By Noah Rothman
Tuesday, August 20, 2024
During his long and self-indulgent farewell address to
the Democratic Party on Monday night, Joe Biden attempted to make the case
against Donald Trump’s reassumption of the presidency on economic terms.
“Donald Trump wants a new tax on imported goods, food, gas, clothing, more,”
Biden said in a veiled reference to the former president’s proposal for a 10
percent blanket tariff on imports. “You know what that would cost the average
family, according to the experts? $3,900 a year in tax.”
Those are Trump’s bad tariffs — quite unlike Trump’s good
tariffs, which the Biden administration inherited, held in place, and, in some
cases, expanded. As CNN observed this summer, the price of consumer goods like
“baseball caps, luggage, and shoes” are inflated by Trump’s trade barriers.
Even though Biden railed against the costs they imposed on consumers on the
campaign trail in 2019, the administration did nothing about them.
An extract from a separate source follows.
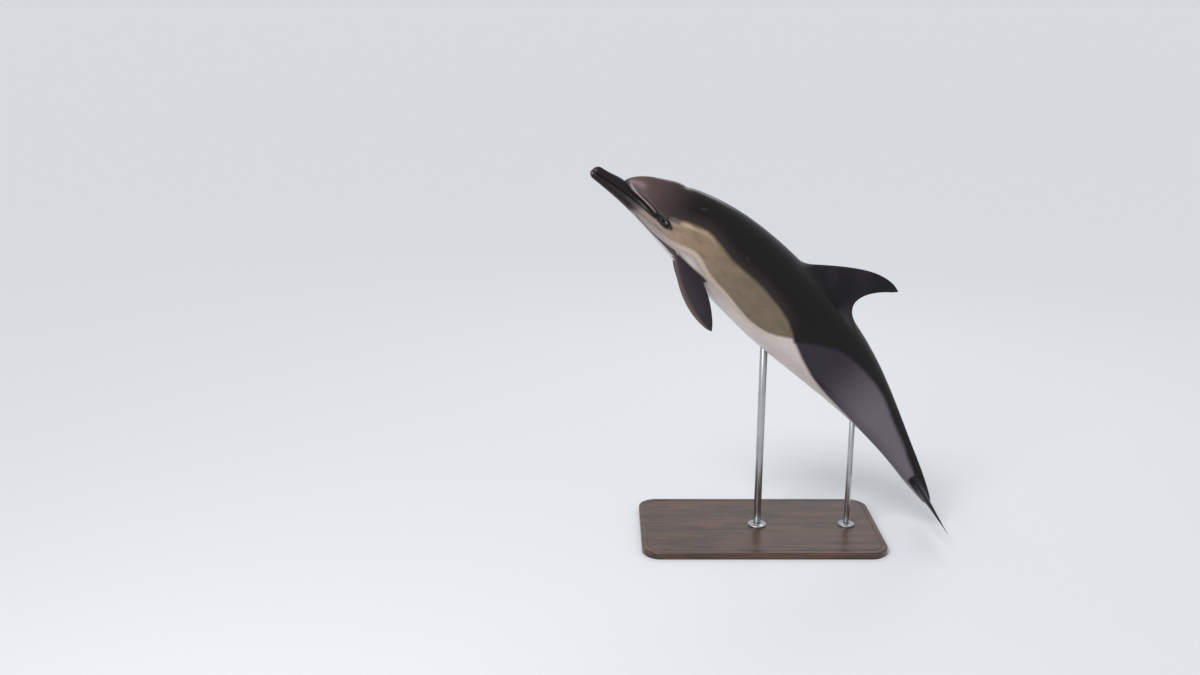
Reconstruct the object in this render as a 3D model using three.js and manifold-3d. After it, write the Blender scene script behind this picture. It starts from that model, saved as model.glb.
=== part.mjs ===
// A life-size common dolphin, leaping, on a plain display stand.
// Millimetres, +Z up. The snout points towards -X, the left flank towards -Y, and the origin is the middle of
// the stand's underside. The body is one form, parted by thin cuts into the pieces that a person would name.
import * as THREE from "three";
import { LoftGeometry } from "three/addons/geometries/LoftGeometry.js";
import { mergeVertices } from "three/addons/utils/BufferGeometryUtils.js";
import Module from "manifold-3d";

const wasm = await Module();
wasm.setup();

// ---- Driving dimensions -------------------------------------------------------------------------

const bodyLength = 2100; // tip of the snout to the notch of the flukes, along the spine
const cutGap = 0.4; // clearance left between two neighbouring pieces
const snoutTip = new THREE.Vector3(-735, 0, 1588); // where the spine starts
const roundSides = 32; // facets around the body

// Stations along the spine, as shares of bodyLength from the tip of the snout.
const stations = {
  start: 0.0006,
  melonApex: 0.058, // the crease where the forehead meets the beak, on the midline
  gape: 0.142, // corner of the mouth
  eye: 0.1717,
  neck: 0.228,
  flipper: 0.2245,
  waist: 0.425,
  dorsalFin: 0.435,
  vent: 0.69,
  end: 0.9985,
};

// Slope of the spine below the horizontal, in degrees, going aft: the animal rises snout first.
const spineSlope = smoothCurve([
  [0, 37.5],
  [0.15, 36.5],
  [0.3, 38],
  [0.45, 41.5],
  [0.6, 46],
  [0.75, 51],
  [0.9, 56.5],
  [1, 60],
]);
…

Finally,
“after a multi-year review of the duties was released last month, the Biden
administration decided to keep them in place and raise the rate on a relatively
small share of the impacted imports.”
Biden did not make a point in his speech of attacking
Trump for seeking to impose even higher trade barriers on a suite of
Chinese-made goods, probably because Biden himself has targeted China with tariff hikes. In May, Biden increased
the cost of imported Chinese electric vehicles, semiconductors, solar cells,
and batteries — just as Trump plans to do. But what other choice does Biden have?
The federal government has invested vast sums of taxpayer dollars propping up
the solar and electric-vehicle industries so that the cost of the domestically
made versions of those products remain competitive. They would not otherwise be
viable in a marketplace in which government-backed Chinese producers could
compete, introducing market forces that compel innovation and ultimately lower
production costs.
Joe Biden, Kamala Harris, and Donald Trump alike appear
to agree that the price of electric cars and solar cells must remain
artificially high to stop consumers from purchasing a more competitive product,
freeing that capital up to be invested in more personally gratifying or
productive pursuits. The consensus seems to be that the price of electric
vehicles must remain artificially high even as consumer demand for that product
peaks and carmakers scale back or delay plans to introduce new EVs.
It’s just more evidence of how stark the contrast between the two competing
presidential tickets is and why the stakes of this election couldn’t be higher.